Still, the Dodgers probably can’t escape their fate as being known as the team that helped give the sport the striking, slightly silly image of beach balls in the stands. The impression is so solidified in baseball culture that MLB The Show even has beach balls cause interruptions at Dodger Stadium.
As a lifelong baseball fan — as one of those people who goes to the park to actually watch the game, not waste a lot of time with the sideshow attractions that are now so central to the stadium experience — I can’t say I love the beach balls. They can feel like the paper airplane that casually drifts through the air in a classroom, an annoying, bratty distraction meant to interrupt what’s supposed to be the focus. But then again, they’re also a bit of whimsical randomness injected into a game so full of traditions that the sport can feel preordained, rote, even precious. But like Langill, I just really hate it when they get on the field, ruining everything. If you want to bring a beach ball, fine, but don’t mess with the players — be smart enough to know where you’re hitting the damn thing so we don’t have to pause the game because of your dumb ass.
Langill is fairly politic during our conversation about beach balls. So finally, I ask him, What does he like better at the ballpark: the wave or beach balls?
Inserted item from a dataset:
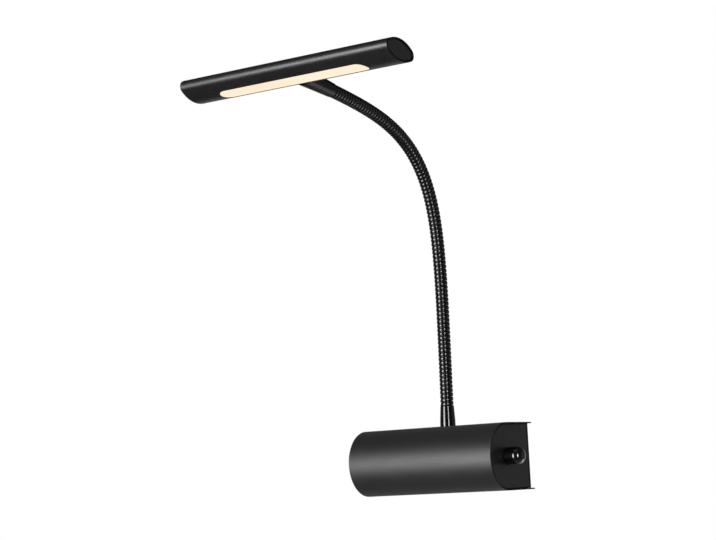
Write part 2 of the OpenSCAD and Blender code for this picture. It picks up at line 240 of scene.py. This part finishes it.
BODY = paint_shade_beyond(powder_coat("body_satin_black", (0.0080, 0.0080, 0.0087), 0.47), 0, 0.07585, (0.005, 0.005, 0.005)).set(sheen=0.04).m
# painted shade: the plate behind its face (its inward flange and folds) is painted dull black
PLATE = paint_shade_beyond(powder_coat("plate_satin_black", (0.0064, 0.0064, 0.0074), 0.38, spec=0.40), 0, 0.07484, (0.004, 0.004, 0.004), -0.0001)
PLATE = paint_shade_beyond(PLATE, 2, 0.0275, (0.004, 0.004, 0.004), 0.0006)  # painted shade in the gap along the cover, at the plate's top and bottom edge
PLATE = paint_shade_beyond(PLATE, 1, -0.0088, (0.003, 0.003, 0.003), 0.0014, both=False).m  # painted shade on the bend at the rear
# painted shade: the housing's cut end rim is painted dull black
HEAD = paint_shade_beyond(powder_coat("head_satin_black", (0.0078, 0.0078, 0.0084), 0.40, grain=0.03, spec=0.58), 0, 0.10938, (0.005, 0.005, 0.005), 0.0001).m
# painted shade: the part of each cap set inside the housing is painted dull black
CAP = paint_shade_beyond(powder_coat("cap_satin_black", (0.0075, 0.0075, 0.0085), 0.42, grain=0.03), 0, 0.10845, (0.004, 0.004, 0.004), -0.0001).m
ADAPTER = powder_coat("adapter_black", (0.004, 0.0036, 0.0034), 0.26, grain=0.06, spec=0.25).m
FERRULE = gloss_black("ferrule_gloss_black", (0.003, 0.003, 0.0033), 0.09)
KNOB = gloss_black("knob_gloss_black", (0.003, 0.003, 0.0033), 0.12, spec=0.8)
NECK = gloss_black("neck_black", (0.0030, 0.0030, 0.0033), 0.20, grain=0.05)
ZINC = metal("zinc_steel", (0.60, 0.61, 0.63), 0.34)
BLACK_SCREW = metal("black_oxide", (0.05, 0.05, 0.052), 0.40)
BRASS = metal("brass", (0.78, 0.58, 0.26), 0.30)
ALU = metal("mill_aluminium", (0.74, 0.75, 0.76), 0.36, stretch=(0.05, 1, 1))
WHITE = plastic("white_plastic", (0.82, 0.82, 0.80), 0.42)
DARK = plastic("dark_grey_plastic", (0.055, 0.058, 0.062), 0.45)
LEAD = plastic("lead_insulation", (0.78, 0.78, 0.76), 0.38)
RUBBER = plastic("black_rubber", (0.022, 0.022, 0.022), 0.62, grain=0.2)
BOARD = plastic("board_white", (0.86, 0.87, 0.86), 0.35)
PHOSPHOR = plastic("led_phosphor", (0.85, 0.66, 0.22), 0.30)


def opal(name):
    """Opal acrylic, lit warm white from behind: a little uneven along its length."""
    m = Mat(name)
    glow = m.noise(22, 2, 0.5, stretch=(1.0, 1.6, 1.6))
    c = m.ramp(glow, [(0.32, (0.965, 0.765, 0.565)), (0.55, (0.97, 0.80, 0.615)), (0.78, (0.98, 0.845, 0.68))])
    m.link(c, m.b.inputs["Emission Color"])
    m.set(color=(0.10, 0.09, 0.075, 1), roughness=0.40, strength=0.99)
    m.normal(m.bump(m.noise(900, 2, 0.5), 0.05, 0.00005))
    return m.m


OPAL = opal("opal_diffuser")

BY_NODE = {
    "base_shell": BODY, "end_plate_left": PLATE, "end_plate_right": PLATE,
    "wall_bracket": ZINC, "cover_screws": BLACK_SCREW, "cable_grommet": RUBBER,
    "earth_screw": BRASS, "terminal_block": WHITE, "terminal_screws": BRASS,
    "led_driver": WHITE, "bracket_screws": ZINC, "driver_lead": LEAD, "dimmer_lead": LEAD,
    "dimmer_body": DARK, "dimmer_washer": ZINC, "dimmer_nut": ZINC, "dimmer_shaft": ZINC,
    "dimmer_knob": KNOB, "neck_ferrule": FERRULE, "neck_washer": ZINC, "neck_nut": BRASS,
    "head_adapter": ADAPTER, "head_clamp_block": ALU, "head_housing": HEAD,
    "head_cap_left": CAP, "head_cap_right": CAP, "diffuser": OPAL, "led_board": BOARD,
    "led_chips": PHOSPHOR, "board_carrier": ALU, "board_screws": ZINC, "head_lead": LEAD,
}
for name, o in NODES.items():
    mat = BY_NODE.get(name, NECK)
    o.data.materials.clear()
    o.data.materials.append(mat)

# ---------------------------------------------------------------- the gooseneck

# The same rule as the CAD: sixteen joints, one link apart, from the sleeve to the head.
RIB = 0.0038
RIBS = 6
LINK = RIB * RIBS
START, END = -1.2, 80.6
BEND_AT, BEND_WIDTH = 228.0, 32.4
FOOT = np.array([0.0, -0.0204, 0.030])
FERRULE_H = 0.0195


def soft(i):
    return 1 / (1 + math.exp(-(i * LINK * 1000 - BEND_AT) / BEND_WIDTH))


def lean(i):
    return math.radians(START + (END - START) * (soft(i) - soft(0)) / (soft(16) - soft(0)))


def way(a):
    return np.array([0.0, -math.sin(a), math.cos(a)])


JOINT = [None, FOOT + way(lean(0)) * (FERRULE_H + LINK / 2)]
for i in range(2, 17):
    JOINT.append(JOINT[-1] + way(lean(i - 1)) * LINK)

RIDGE, GROOVE = 0.00600, 0.00520
PHASE = 0.0


def rib_radius(phase):
    """Outside of the winding: a rounded ridge and a narrow groove in each pitch."""
    x = (phase % 1.0) - 0.5
    return GROOVE + (RIDGE - GROOVE) * (1 - abs(2 * x) ** 2.4) ** 0.62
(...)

“I’m more of a wave guy,” he tells me, “because the wave reminds me of the Billy Crystal movie” — When Harry Met Sally — “where he’s sitting there in the stands complaining about life to his two friends and he’s all depressed, but right in the middle of the wave, they all jump up and do it like it’s something they have to do. That’s something that at least you’ve got notice [is about to happen], and you’re still facing the field and all you’re doing is putting your hand in the air — you’re not doing something to somebody else. You’ve never had a game delayed because of a wave.”